We may think we are a long way from the time in which James wrote these words. Surely we won’t run into anything like that here in our Christian gatherings today. But we don’t have to go too far back to find Christian congregations that imposed fees for preferential seating. There have been actual parishes of the past that allowed their members to pay an annual rent so as to secure a well-placed seat in the church. These pews even came with their own door and with their own key so as to prevent anyone from sitting in the paying member's pew!
After all, the rich who had secured earthly wealth were entitled, so it was thought, to that kind of preferential treatment. Those whose finances were not sufficient were consigned to finding a spot in the open seating, floor or just simply to stand.
And over the centuries, this favoritism has even spilled into the appointment of leadership in churches. An individual may be assigned a position of leadership not on account of the size of their heart or commitment to God, but rather on account of the size of their wallet.
Unfortunately, just as in centuries past, money still does the talking far too loudly in some Christian circles. But where it does and when it does the presence of God will eventually depart.
What the Bible makes absolutely clear is that wealth does not in and of itself deserve honor. We should never associate wealth with faith in Jesus Christ.
All Christians need to take seriously this challenge of not showing favoritism.
If we want to know how to assess a fellow Christian’s value, then we must consider the basis upon which God chose His people the Israelites from the hand of the Egyptians. Deuteronomy 7:7-8 states: “The LORD did not set His love on you nor choose you because you were more in number than any other people, for you were the least of all peoples; but because the LORD loves you.” The fact is that He came and redeemed His people from Egypt when they were just a bunch of slaves! He didn’t come and redeem the ruling class, rather He came and redeemed those who had nothing. In fact, their very beings belonged to their Egyptian masters.
Consider further how Jesus came from a position of unparalleled wealth and glory in heaven, and moved graciously and kindly among the poor and lowly. His approach to the poor? “Has God not chosen the poor of this world to be rich in faith and heirs of the kingdom which He promised to those who love Him?” (James 2:5).
The King set aside glory in order to come down into our humble existence. It is only when we grasp this that we’ll begin to face up to the ugliness of our treating others on the basis of what is external and superficial.
If God had operated on that basis with us, what kind of seat do you think we would have? Rather, God sent His Son while we were still in the debt and filth of our sin.

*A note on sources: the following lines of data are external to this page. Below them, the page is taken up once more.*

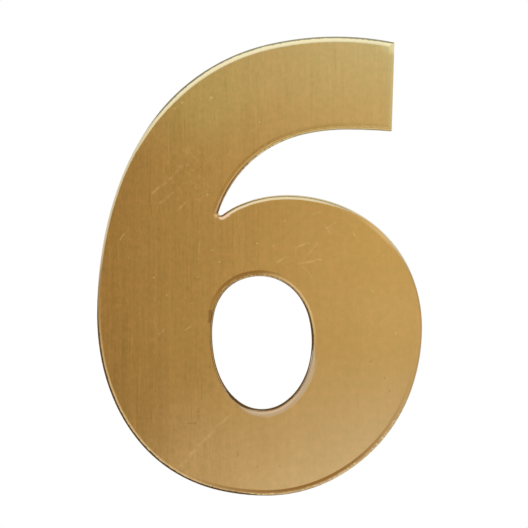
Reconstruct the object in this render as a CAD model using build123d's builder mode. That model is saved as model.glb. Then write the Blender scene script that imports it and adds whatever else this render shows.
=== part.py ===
from build123d import *
import os
from math import cos, radians, sin, sqrt, tan

# House number "6": one solid brass numeral with a flat face, a softly rounded front edge,
# a pear-shaped counter and two blind tapped holes in its back for wall studs.
# +Z is up the wall, -Y faces the street, and the wall lies at Y = 0.
# The origin is on the wall, midway between the two tapped holes.

# Overall size
height = 100.0
width = 70.8
thickness = 5.0
front_round = 1.4
back_break = 0.3

# Widths of the stroke at its level and upright extremes, and the open gap beside the bowl
hook_stroke = 20.1
bowl_stroke = 17.7
foot_stroke = 18.7
left_stroke = 25.0
right_stroke = 24.0
aperture = 14.4

# Cut end of the hook, set back from the widest point of the bowl and leaning a little
terminal_inset = 6.0
terminal_lean = 0.6
hook_top_run = 12.8
hook_top_drop = 1.3
hook_under_run = 9.7
hook_under_drop = 0.4

# Tip of the gap between the spine and the bowl
crotch_inset = 2.0
crotch_drop = 3.8
crotch_radius = 0.6
crotch_lower_angle = -52.0
crotch_upper_angle = 161.0

# Places of the extremes, as shares of the form that each one lies on
bowl_top_share = 0.585
foot_share = 0.52
spine_share = 0.60
right_share = 0.56
counter_top_share = 0.48
counter_bottom_share = 0.50
counter_left_share = 0.57
counter_right_share = 0.51

# Fullness of each quarter curve: pull at its level end, then pull at its upright end
spine_fullness = (0.93, 0.23)
left_foot_fullness = (0.76, 0.43)
right_foot_fullness = (0.48, 0.63)
shoulder_fullness = (0.52, 0.62)
counter_top_right_fullness = (0.55, 0.63)
counter_bottom_right_fullness = (0.57, 0.55)
counter_bottom_left_fullness = (0.60, 0.57)
counter_top_left_fullness = (0.42, 0.80)

# Fullness of the two lips of the gap: pull at the level end, then pull at the tip
lower_lip_fullness = (0.44, 0.24)
upper_lip_fullness = (0.71, 0.24)

# Number of stretches that each curve is cut in, the spine and left foot being the long ones
stretch_count = 2
long_stretch_count = 3

# Blind M4 holes in the back, one near each end
tap_drill_diameter = 3.3
tap_mouth_diameter = 4.3
drill_point_angle = 118.0
hole_floor = 1.5
hole_inset = 10.0

# Extremes of the outline, each as (x, z)
top = height / 2
bottom = -height / 2
left = -width / 2
right = width / 2
hook_underside = top - hook_stroke
bowl_top = hook_underside - aperture
bowl_height = bowl_top - bottom
terminal_top = (right - terminal_inset, top - hook_top_drop)
terminal_bottom = (terminal_top[0] - terminal_lean, hook_underside - hook_under_drop)
hook_crest = (terminal_top[0] - hook_top_run, top)
hook_arch = (terminal_bottom[0] - hook_under_run, hook_underside)
spine_side = (left, bottom + spine_share * bowl_height)
foot = (left + foot_share * width, bottom)
bowl_side = (right, bottom + right_share * bowl_height)
bowl_crest = (left + bowl_top_share * width, bowl_top)

# Extremes of the counter
counter_left = left + left_stroke
counter_right = right - right_stroke
counter_top = bowl_top - bowl_stroke
counter_bottom = bottom + foot_stroke
counter_width = counter_right - counter_left
counter_height = counter_top - counter_bottom
counter_crest = (counter_left + counter_top_share * counter_width, counter_top)
counter_base = (counter_left + counter_bottom_share * counter_width, counter_bottom)
counter_left_side = (counter_left, counter_bottom + counter_left_share * counter_height)
counter_right_side = (counter_right, counter_bottom + counter_right_share * counter_height)

# Tip of the gap, a small round that both lips run into
crotch = (counter_left + crotch_inset, bowl_top - crotch_drop)
crotch_sweep = crotch_upper_angle - crotch_lower_angle - 360

# Tapped holes, measured from the back
tap_radius = tap_drill_diameter / 2
mouth_radius = tap_mouth_diameter / 2
mouth_depth = mouth_radius - tap_radius
hole_depth = thickness - hole_floor
point_depth = tap_radius / tan(radians(drill_point_angle / 2))
hole_heights = (bottom + hole_inset, top - hole_inset)


def quarter(level, upright, fullness):
    """Curve from an extreme with a level tangent to one with an upright tangent."""
    level_pull, upright_pull = fullness
    return Bezier(
        level,
        (level[0] + level_pull * (upright[0] - level[0]), level[1]),
        (upright[0], upright[1] + upright_pull * (level[1] - upright[1])),
        upright,
        mode=Mode.PRIVATE,
    )


def lip(level, tip_angle, turn, fullness):
    """Curve from a level extreme to the round at the tip, which it meets at tip_angle."""
    level_pull, tip_pull = fullness
    out = (cos(radians(tip_angle)), sin(radians(tip_angle)))
    end = (crotch[0] + crotch_radius * out[0], crotch[1] + crotch_radius * out[1])
    run = level[0] - crotch[0]
    return Bezier(
        level,
        (level[0] - level_pull * run, level[1]),
        (end[0] - turn * tip_pull * run * out[1], end[1] + turn * tip_pull * run * out[0]),
        end,
        mode=Mode.PRIVATE,
    )


def arcs_along(curve, count):
    """Follow a curve with arcs: two to each stretch, with one tangent where they join."""
    for stretch in range(count):
        start_share = stretch / count
        end_share = (stretch + 1) / count
        start, end = curve @ start_share, curve @ end_share
        start_way, end_way = curve % start_share, curve % end_share
        chord = end - start
        along = chord.dot(start_way + end_way)
        turn = 2 * (1 - start_way.dot(end_way))
        reach = (sqrt(along**2 + turn * chord.dot(chord)) - along) / turn
        join = (start + end + (start_way - end_way) * reach) * 0.5
        first_arc = TangentArc(start, join, tangent=start_way)
        TangentArc(join, end, tangent=first_arc % 1)


# Numeral plate, drawn on the wall plane and thickened towards the street
with BuildPart() as numeral:
    with BuildSketch(Plane.XZ):
        with BuildLine():
            Line(terminal_bottom, terminal_top)
            TangentArc(hook_crest, terminal_top, tangent=(1, 0))
            arcs_along(quarter(hook_crest, spine_side, spine_fullness), long_stretch_count)
            arcs_along(quarter(foot, spine_side, left_foot_fullness), long_stretch_count)
            arcs_along(quarter(foot, bowl_side, right_foot_fullness), stretch_count)
            arcs_along(quarter(bowl_crest, bowl_side, shoulder_fullness), stretch_count)
            arcs_along(lip(bowl_crest, crotch_lower_angle, 1, lower_lip_fullness), stretch_count)
            CenterArc(crotch, crotch_radius, crotch_lower_angle, crotch_sweep)
            arcs_along(lip(hook_arch, crotch_upper_angle, -1, upper_lip_fullness), stretch_count)
            TangentArc(hook_arch, terminal_bottom, tangent=(1, 0))
        make_face()
        with BuildLine():
            arcs_along(quarter(counter_crest, counter_right_side, counter_top_right_fullness), stretch_count)
            arcs_along(quarter(counter_base, counter_right_side, counter_bottom_right_fullness), stretch_count)
            arcs_along(quarter(counter_base, counter_left_side, counter_bottom_left_fullness), stretch_count)
            arcs_along(quarter(counter_crest, counter_left_side, counter_top_left_fullness), stretch_count)
        make_face(mode=Mode.SUBTRACT)
    extrude(amount=thickness)

    # Rounded rim of the face, and a light break on the back edge
    front_face = numeral.faces().sort_by(Axis.Y)[0]
    fillet(front_face.edges(), radius=front_round)
    back_face = numeral.faces().sort_by(Axis.Y)[-1]
    chamfer(back_face.edges(), length=back_break)

    # Tapped holes with a chamfered mouth and the cone that the drill leaves
    for hole_height in hole_heights:
        with BuildSketch(Plane.XY.offset(hole_height)):
            with BuildLine():
                Polyline(
                    (0, 0),
                    (mouth_radius, 0),
                    (tap_radius, -mouth_depth),
                    (tap_radius, -hole_depth),
                    (0, -hole_depth - point_depth),
                    close=True,
                )
            make_face()
        revolve(axis=Axis((0, 0, hole_height), (0, 1, 0)), mode=Mode.SUBTRACT)

numeral.part.label = "numeral"

os.makedirs("parts", exist_ok=True)
export_step(numeral.part, "parts/numeral.step")
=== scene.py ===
import math

import bmesh
import bpy
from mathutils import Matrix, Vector


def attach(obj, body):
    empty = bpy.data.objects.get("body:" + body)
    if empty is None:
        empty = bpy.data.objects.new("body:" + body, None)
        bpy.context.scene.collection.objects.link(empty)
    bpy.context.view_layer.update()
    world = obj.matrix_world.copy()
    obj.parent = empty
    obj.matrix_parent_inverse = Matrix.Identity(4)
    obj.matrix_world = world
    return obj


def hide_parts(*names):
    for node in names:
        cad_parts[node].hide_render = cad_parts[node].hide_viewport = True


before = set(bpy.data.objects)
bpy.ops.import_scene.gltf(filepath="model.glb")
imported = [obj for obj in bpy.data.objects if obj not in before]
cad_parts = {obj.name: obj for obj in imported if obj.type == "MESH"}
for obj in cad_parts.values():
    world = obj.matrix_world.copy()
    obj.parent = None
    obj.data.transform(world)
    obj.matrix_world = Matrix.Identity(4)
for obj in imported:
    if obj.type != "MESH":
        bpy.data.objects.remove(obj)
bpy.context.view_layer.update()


# Numeral: a "6" of solid brass, cut from 5 mm plate, its flat face brushed up and down and its
# front edge rounded over, with painted highlights on the round. Two blind M4 holes are tapped in
# its back for the studs that hold it to the wall, so nothing shows on its face.
class Wire:
    """A socket of a node tree. Arithmetic on it adds Math nodes to the tree."""

    def __init__(self, wiring, socket):
        self.wiring = wiring
        self.socket = socket

    def math(self, operation, *others):
        return self.wiring.math(operation, self, *others)

    def __add__(self, other):
        return self.math("ADD", other)

    def __radd__(self, other):
        return self.wiring.math("ADD", other, self)

    def __sub__(self, other):
        return self.math("SUBTRACT", other)

    def __rsub__(self, other):
        return self.wiring.math("SUBTRACT", other, self)

    def __mul__(self, other):
        return self.math("MULTIPLY", other)

    def __rmul__(self, other):
        return self.wiring.math("MULTIPLY", other, self)

    def __truediv__(self, other):
        return self.math("DIVIDE", other)

    def __rtruediv__(self, other):
        return self.wiring.math("DIVIDE", other, self)

    def __neg__(self):
        return self.math("MULTIPLY", -1.0)

    def __abs__(self):
        return self.math("ABSOLUTE")

    def __gt__(self, other):
        return self.math("GREATER_THAN", other)

    def __lt__(self, other):
        return self.math("LESS_THAN", other)

    def clipped(self):
        """The value, kept between 0 and 1."""
        return self.wiring.math("ADD", self, 0.0, clamp=True)

    def rise(self, start, end):
        """0 at start, 1 at end, and a soft step between them."""
        return self.wiring.node(
            "ShaderNodeMapRange",
            {"interpolation_type": "SMOOTHSTEP"},
            {"Value": self, "From Min": start, "From Max": end},
        )

    def band(self, start, full, fading, end):
        """0 up to start, 1 from full to fading, and 0 again from end on."""
        return self.rise(start, full) * self.rise(end, fading)

    def axis(self, name):
        return self.wiring.node("ShaderNodeSeparateXYZ", {}, {"Vector": self}, name)

    def vector(self, operation, other=None, output=0):
        sockets = {0: self}
        if operation == "SCALE":
            sockets["Scale"] = other
        elif other is not None:
            sockets[1] = other
        return self.wiring.node("ShaderNodeVectorMath", {"operation": operation}, sockets, output)


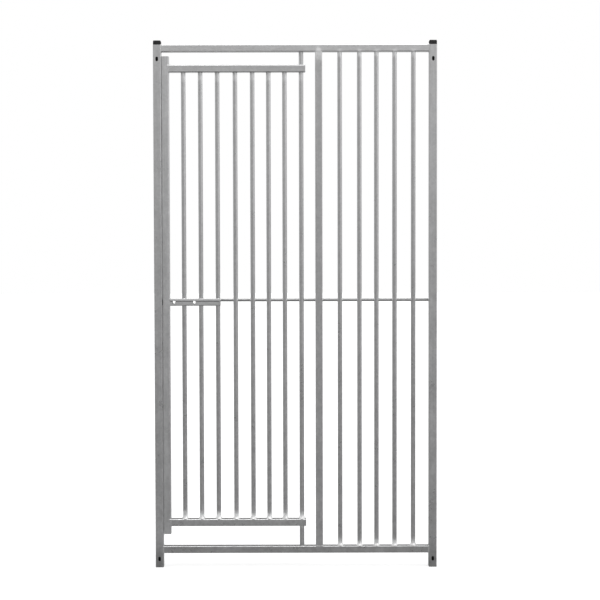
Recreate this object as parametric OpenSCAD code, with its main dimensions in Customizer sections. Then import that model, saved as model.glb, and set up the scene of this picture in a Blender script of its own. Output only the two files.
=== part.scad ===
// Pen front panel with a barred door: a welded, galvanised steel frame and
// a door leaf that turns about its own hinge bar, shut by a sliding bolt.
// Millimetres. +Z is up and the front of the panel looks along -Y.
// The origin is on the ground, midway between the posts, in the middle of the tubes' depth.

/* [Frame] */
// Width of the panel over its two posts
panel_w = 1000; // [900:10:1200]
// Height of the posts without their caps
post_h = 1850; // [1700:10:2000]
// Side of the square posts
post_size = 28; // [26:1:32]
// Side of the square rails, mullion and door tubes
tube_size = 25; // [22:1:26]
// Wall of every square tube
tube_wall = 2; // [1.5:0.5:2.5]
// Height of the bottom rail's underside above the ground
bottom_rail_z = 50; // [30:5:90]
// Middle of the mullion, measured from the middle of the panel
mullion_x = 83; // [70:1:100]

/* [Bars] */
// Diameter of the upright bars
bar_d = 16; // [14:1:18]
// Wall of the upright bars
bar_wall = 1.5; // [1:0.5:2]
// Diameter of the level rod at mid height
rod_d = 10; // [8:1:12]
// Height of the level rod's middle above the ground
rod_z = 951; // [920:1:980]

/* [Door] */
// Axis of the hinge bar, measured from the middle of the panel
hinge_x = 21; // [15:1:30]
// Gap between the left post and the door's stile
door_gap = 2; // [2:0.5:6]
// Height of the door's lower end above the ground
door_z = 118.5; // [100:0.5:140]
// Gap between the top of the door's stile and the frame's top rail
door_top_gap = 15.5; // [10:0.5:20]
// How far the stile stands up above the door's top rail
stile_above = 30.5; // [20:0.5:40]
// How far the stile hangs below the door's bottom rail
stile_below = 28; // [20:0.5:40]
// How far the door's rails run on past the hinge axis
rail_past_hinge = 15; // [12:1:20]
// Free space between the hinge bar and the holes that it turns in
hinge_play = 0.5; // [0.3:0.1:1]

/* [Latch] */
// Height of the bolt's axis above the ground
latch_z = 943.5; // [940:0.5:947]
// Length of the bolt housing, its end plate included
housing_len = 178; // [172:1:190]
// Diameter of the bolt
bolt_d = 18; // [16:1:18]
// Diameter of the padlock holes
padlock_d = 11; // [8:1:11]
// Distance between the two padlock holes, which is also the bolt's travel
padlock_pitch = 72.5; // [70:0.5:73]

/* [Post slots] */
// Width of the fixing slots
slot_w = 9; // [7:1:11]
// Height of the fixing slots, end to end
slot_h = 16; // [14:1:24]
// Height of the lower slots' middle above the ground
slot_low_z = 30; // [20:1:35]
// Distance of the upper slots' middle below the top of the posts
slot_below_top = 50; // [40:1:60]

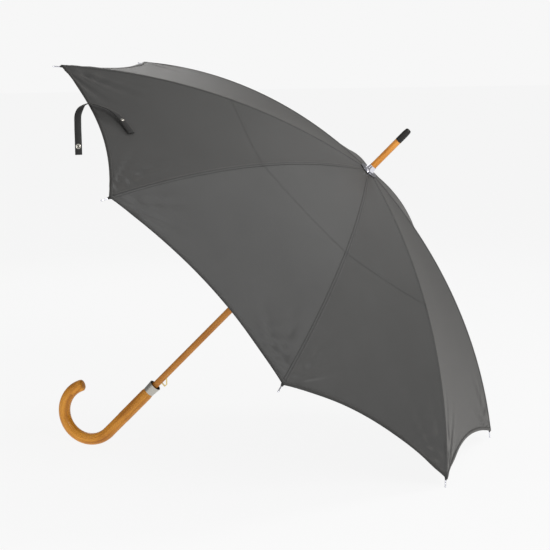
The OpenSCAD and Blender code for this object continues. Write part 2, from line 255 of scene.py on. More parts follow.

Let us all pray to God to help us not get this wrong. We cannot make misguided applications based upon our own preferences. Let’s ask God for forgiveness for any times we have knowingly or unknowingly refused to offer the good seat to the poor. May God help us to go forward so we might do right and reflect His love more—so that we might increasingly become the kind of assemblies where all who enter would be welcomed irrespective of social status or resources.